Rodat is known for its famous sweet fig in summer which are exported to Kabul and other areas of Afghanistan.
Rodat district is famous for many things: Ghazi Amanullah khan kharghotai, vegetable oil, farming, and pottery.

==Tribes and villages==
Villages are: Hissar-e-shahi, Tatang Kaly, Chaghari, Qazi Qala, Kaan Dehkan, laghar juy, Kan Momand, Qadrzai, Zakhil, tor baba, Hisarak, Roghani, Kadae, Kamar, Sraa Qala, Mufti Qala, Mazina, Banda, Hisarak, Baroo, Kuza Qala, Sangar. Tribes are: Akhundzadgan and tribe; one of the biggest tribe of Nangarhar province with further sub-tribes, Natakhail, Shahdikhail, Wazir (Galakhil, Dawrankhil) Momand (Halimzai, Daudzai), Malakhil, Durani, Alkozai, Noorzai, Sadat, Sahibzadagan, Miran, Qadu khail, Gasi Khail, Hasan Khail, Ali Mohamad Khail and Hazratan. Another sizeable tribe that also has roots from Rodat is Hazarbuz.

==Education==
The district has 40 primary girls and boys schools and 10 high school For boys and 8 high schools for girls. Ahdad Lycee, a famous high school of Nangarhar province, is also located in Rodat. Besides 14th grade InService for teachers have also been initiated by ministry of education. The Sultan Mosque is located in the center of Rodat city. A vast playing ground in the center of Hisaar-e-Shahi is also located where students and youth play cricket and football.

==Climate==
Rodat climat comprises three seasons. They are the summer months that spans from mid April to the end of June. The rainy season in Rodat is from the months of early July to end of September.
The winter season in Rodat is experienced during the months of early December to the end of February.

==Marriage==
Marriages are very simple in Rodat as at first agreement is made between the two families and simple wedding takes place following engagement during which guests are invited normally for dinner. "Traditionally" the grooms parents are responsible for the rehearsal dinner and that's about it and early morning bride is taken to groom home accompanied by a number of people. No lavish exchange is made as wedding is totally free from opposite party and according to instructions of Islam.

==Security==
Rodat has been a safe place through its history as no operation or militancy has been faced in Hamid Karzai regime except incident of open firing of US Troops on school students in 2008. Rodat has shown its complete security and stability in the past. During Jihad people bravely stood against Communism and Khalq, Parcham. The result of no violence in area is current development of Rodat.
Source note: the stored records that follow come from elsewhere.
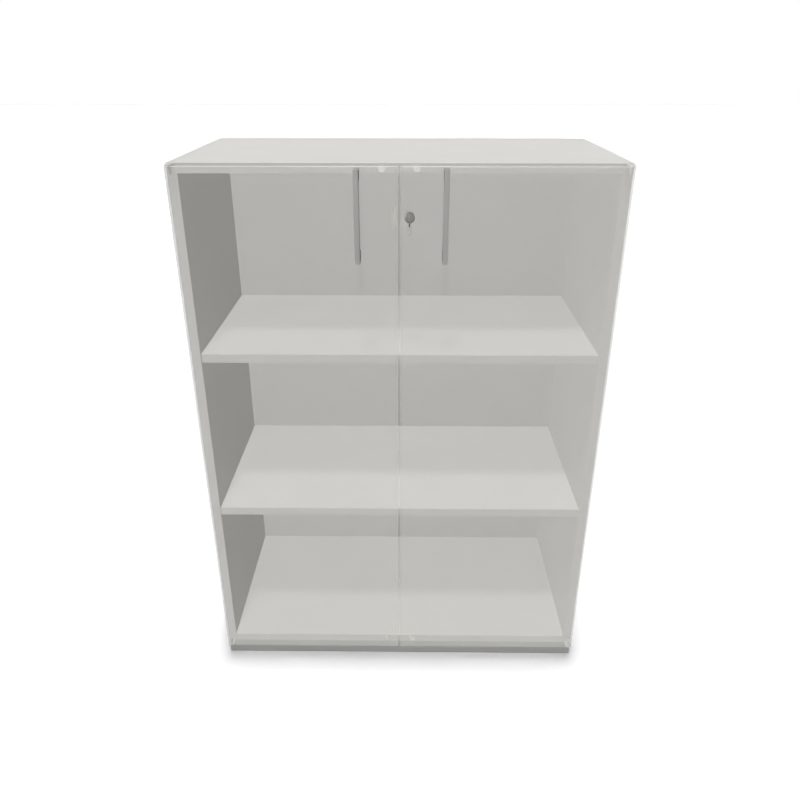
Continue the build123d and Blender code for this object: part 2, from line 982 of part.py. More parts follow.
with BuildPart() as key:
    bow_y = door_front - key_reach + key_bow_radius
    bow_end = bow_y + key_bow_radius
    blade_end = keyway_end - key_end_play
    with BuildSketch(Plane.YZ.offset(lock_x - key_sheet / 2)):
        with Locations((bow_y, lock_z)):
            Circle(key_bow_radius)
        with Locations(((bow_y + bow_end) / 2, lock_z)):
            Rectangle(key_bow_radius, key_neck_height)
        with Locations(((bow_y + blade_end) / 2, lock_z)):
            Rectangle(blade_end - bow_y, key_blade_height)
        with Locations((bow_y - key_hole_offset, lock_z)):
            Circle(key_hole_radius, mode=Mode.SUBTRACT)
        for index, depth in enumerate(key_cut_depths):
            cut_y = blade_end - (index + 1) * key_cut_pitch
            with Locations((cut_y, lock_z - key_blade_height / 2)):
                RegularPolygon(depth, 4, mode=Mode.SUBTRACT)
    extrude(amount=key_sheet)
    bow_rims = [
        edge
        for edge in key.edges().filter_by(GeomType.CIRCLE)
        if edge.radius > key_bow_radius - key_bow_round
    ]
    fillet(bow_rims, radius=key_bow_round)


# Strike on the left door

with BuildPart() as strike_plate:
    with BuildSketch(facing(stud_x, door_back, lock_z, TO_BACK)):
        RectangleRounded(strike_height, strike_width, strike_corner)
        Circle(stud_radius + fixed_play, mode=Mode.SUBTRACT)
    extrude(amount=strike_sheet)
    add(placed(screw_hole(strike_screw), strike_screw_planes), mode=Mode.SUBTRACT)

with BuildPart() as strike_stud:
    stem_end = cam_back + stud_air
    add(
        turned(
            (
                (0, door_back),
                (stud_radius, door_back),
                (stud_radius, stem_end),
                (stud_head_radius, stem_end),
                (stud_head_radius, stem_end + stud_head),
                (0, stem_end + stud_head),
            ),
            Axis((stud_x, 0, lock_z), TO_BACK),
        )
    )

with BuildPart() as strike_screws:
    add(placed(screw(strike_screw), strike_screw_planes))


# Labels and files

pieces = {
    "left_side_panel": left_side_panel,
    "right_side_panel": right_side_panel,
    "top_board": top_board,
    "bottom_board": bottom_board,
    "back_panel": back_panel,
    "upper_shelf": upper_shelf,
    "lower_shelf": lower_shelf,
    "side_panel_edging": side_panel_edging,
    "top_board_edging": top_board_edging,
    "bottom_board_edging": bottom_board_edging,
    "shelf_edging": shelf_edging,
    "carcass_dowels": carcass_dowels,
    "shelf_pins": shelf_pins,
    "plinth_front_rail": plinth_front_rail,
    "plinth_back_rail": plinth_back_rail,
    "plinth_side_rails": plinth_side_rails,
    "plinth_corner_blocks": plinth_corner_blocks,
    "plinth_screws": plinth_screws,
    "top_pivot_brackets": top_pivot_brackets,
    "bottom_pivot_brackets": bottom_pivot_brackets,
    "bracket_screws": bracket_screws,
    "pivot_pins": pivot_pins,
    "catch_sleeves": catch_sleeves,
    "catch_magnets": catch_magnets,
    "left_door": left_door,
    "left_door_bushes": left_door_bushes,
    "left_catch_plates": left_catch_plates,
    "left_handle": left_handle,
    "left_handle_screws": left_handle_screws,
    "strike_plate": strike_plate,
    "strike_stud": strike_stud,
    "strike_screws": strike_screws,
    "right_door": right_door,
    "right_door_bushes": right_door_bushes,
    "right_catch_plates": right_catch_plates,
    "right_handle": right_handle,
    "right_handle_screws": right_handle_screws,
    "lock_housing": lock_housing,
    "lock_ring_nut": lock_ring_nut,
    "lock_plug": lock_plug,
    "lock_cam": lock_cam,
    "cam_screw": cam_screw,
    "key": key,
}
for name, piece in pieces.items():
    piece.part.label = name
    export_step(piece.part, f"parts/{name}.step")
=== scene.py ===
from math import atan2, cos, pi, radians, sin, tau

import bpy
from bpy.props import FloatProperty, FloatVectorProperty, IntProperty, PointerProperty
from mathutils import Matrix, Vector


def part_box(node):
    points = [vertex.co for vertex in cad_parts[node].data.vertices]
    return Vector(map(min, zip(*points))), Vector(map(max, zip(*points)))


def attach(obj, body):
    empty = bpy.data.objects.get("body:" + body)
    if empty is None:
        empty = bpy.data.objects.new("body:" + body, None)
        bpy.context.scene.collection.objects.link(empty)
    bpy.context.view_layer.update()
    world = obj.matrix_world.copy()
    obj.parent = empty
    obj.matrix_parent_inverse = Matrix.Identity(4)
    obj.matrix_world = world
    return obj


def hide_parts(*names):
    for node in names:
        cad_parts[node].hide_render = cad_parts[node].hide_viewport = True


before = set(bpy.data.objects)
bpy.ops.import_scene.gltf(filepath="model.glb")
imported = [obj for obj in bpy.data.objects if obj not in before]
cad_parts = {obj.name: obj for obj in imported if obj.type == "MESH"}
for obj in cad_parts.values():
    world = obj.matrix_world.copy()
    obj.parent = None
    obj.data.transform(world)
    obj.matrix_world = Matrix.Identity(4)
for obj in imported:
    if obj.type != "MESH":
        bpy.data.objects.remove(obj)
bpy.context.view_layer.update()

bl_info = {
    "name": "Two-door cupboard",
    "version": (1, 0, 0),
    "blender": (4, 5, 0),
    "location": "3D View > Sidebar > Cupboard",
    "description": "Finishes an office cupboard with see-through doors, and sets it in a studio",
    "category": "Object",
}

# Metres. X runs across the front, Y from the front to the back and Z up, as in the CAD frame.
MILLIMETRE = 0.001
TO_FRONT = Vector((0, -1, 0))
TO_BACK = Vector((0, 1, 0))
DOWN = Vector((0, 0, -1))

# A noise texture keeps most of its values between these two.
NOISE_LOW = 0.3
NOISE_HIGH = 0.7
# Stretch of the marks in a metal that was brushed or drawn no particular way.
NO_LAY = (1, 1, 1)
# A door's edge keeps its own look to the first depth, and fades into the sheet by the second.
EDGE_DEPTH = 0.2 * MILLIMETRE
FADE_DEPTH = 0.8 * MILLIMETRE

# Screws of each CAD node: the body they ride on, their slot, the way that their heads face, and the
# radius of their shank and head in millimetres.
SCREWS = {
    "bracket_screws": ("carcass", "light_grey_steel", TO_FRONT, 1.6, 3.1),
    "plinth_screws": ("carcass", "zinc_steel", DOWN, 2.0, 4.0),
    "left_handle_screws": ("left_leaf", "zinc_steel", TO_BACK, 2.0, 3.8),
    "right_handle_screws": ("right_leaf", "zinc_steel", TO_BACK, 2.0, 3.8),
    "strike_screws": ("left_leaf", "zinc_steel", TO_BACK, 1.2, 2.4),
}
# Sides of a screw's round blank, and steps in one turn of its thread.
BLANK_SIDES = 24
THREAD_STEPS = 16
# Length over which the shank narrows to the core of the thread, and radius of the point.
RUN_OUT = 0.3 * MILLIMETRE
POINT_RADIUS = 0.1 * MILLIMETRE
# Reach of the recess's arms at its floor, in head radii. They widen evenly, to a whole head radius
# as far above the head's face as the floor is below it.
RECESS_FLOOR = 0.45
# Edges of a screw that turn by more than this are drawn sharp.
SHARP_EDGE = radians(30)

# Lean of the key light to the left and to the front, for each metre up.
KEY_LEAN_LEFT = 0.055
KEY_LEAN_FRONT = 0.437
# Angle that a fill, and the plumb light, take up in the sky, which softens them.
FILL_SPREAD = radians(20)
PLUMB_SPREAD = radians(3)
# Openness of the floor, from ambient occlusion, where its painted shade is deepest and where it
# ends, and the share of the floor's own glow that the deepest painted shade keeps.
SHADE_SAMPLES = 16
DEEPEST_PAINTED_SHADE = 0.64
END_OF_PAINTED_SHADE = 0.94
GLOW_IN_PAINTED_SHADE = 0.54


# Small helpers

def linear(colour):
    """Linear RGBA of an sRGB hex colour such as #dcdad6."""
    channels = [int(colour[i:i + 2], 16) / 255 for i in (1, 3, 5)]
    return (*(c / 12.92 if c <= 0.04045 else ((c + 0.055) / 1.055) ** 2.4 for c in channels), 1)


def per_metre(millimetres):
    """Texture scale that repeats a pattern about once in this many millimetres."""
    return 1 / (millimetres * MILLIMETRE)


def feed(tree, node, name, value):
    """Gives an input its value, or links the output socket that feeds it."""
    if isinstance(value, bpy.types.NodeSocket):
        tree.links.new(value, node.inputs[name])
    else:
        node.inputs[name].default_value = value


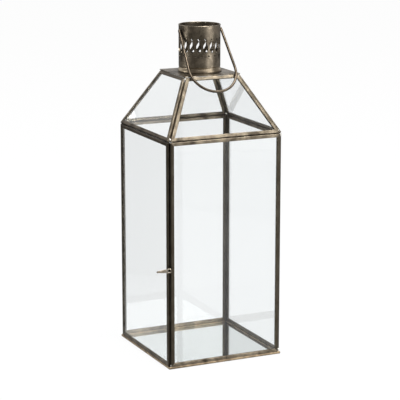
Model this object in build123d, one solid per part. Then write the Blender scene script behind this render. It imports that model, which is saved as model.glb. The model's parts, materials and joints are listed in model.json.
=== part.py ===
from build123d import *

import math
import os

# Square glass lantern. Four tall side panels stand on a mirror-floored base, the
# left one being a door. Four sloping roof panels carry a square plate and a round
# pierced chimney with a wire bail. Every pane is edged with folded brass channel,
# and the panels touch along their inner edges, so each outer corner of the body is
# an open notch.
#
# Frame: millimetres, +Z up, origin at the centre of the base on the surface that
# the lantern stands on. The front is -Y and the door is the -X side.

# --- driving dimensions ---------------------------------------------------------
BODY_WIDTH = 170.0        # over the outer faces of the side panels
SIDE_HEIGHT = 310.0       # side panels, without the base under them
ROOF_RISE = 77.0          # from the roof's lower outer edge to its upper one
PLATE_WIDTH = 83.5        # square plate on top of the roof
CHIMNEY_RADIUS = 28.7
CHIMNEY_HEIGHT = 65.0     # above the plate
BAIL_DROP = 98.5          # from the bail's pivots to the bottom of its loop

# --- channel and glass ----------------------------------------------------------
SHEET = 0.7               # brass sheet that the channel is folded from
GLASS = 2.0
PANEL = GLASS + 2 * SHEET # thickness of every panel
FLANGE = 4.8              # width of the channel's two faces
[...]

As of 2011 this is not safe, since the last presidential elections government weakens day to another many illegal aliens have dissolved to the key management positions which allow them feel free to do anything and as long as its central location is concerned except Kama (a neighboring district in the region) the rest of the surrounding districts have turned Roodat into a focal point of conflicts. Targeting particular personalities (such as military, Doctors and engineers) and exposure relevant families to a huge risk of death is in its high peak.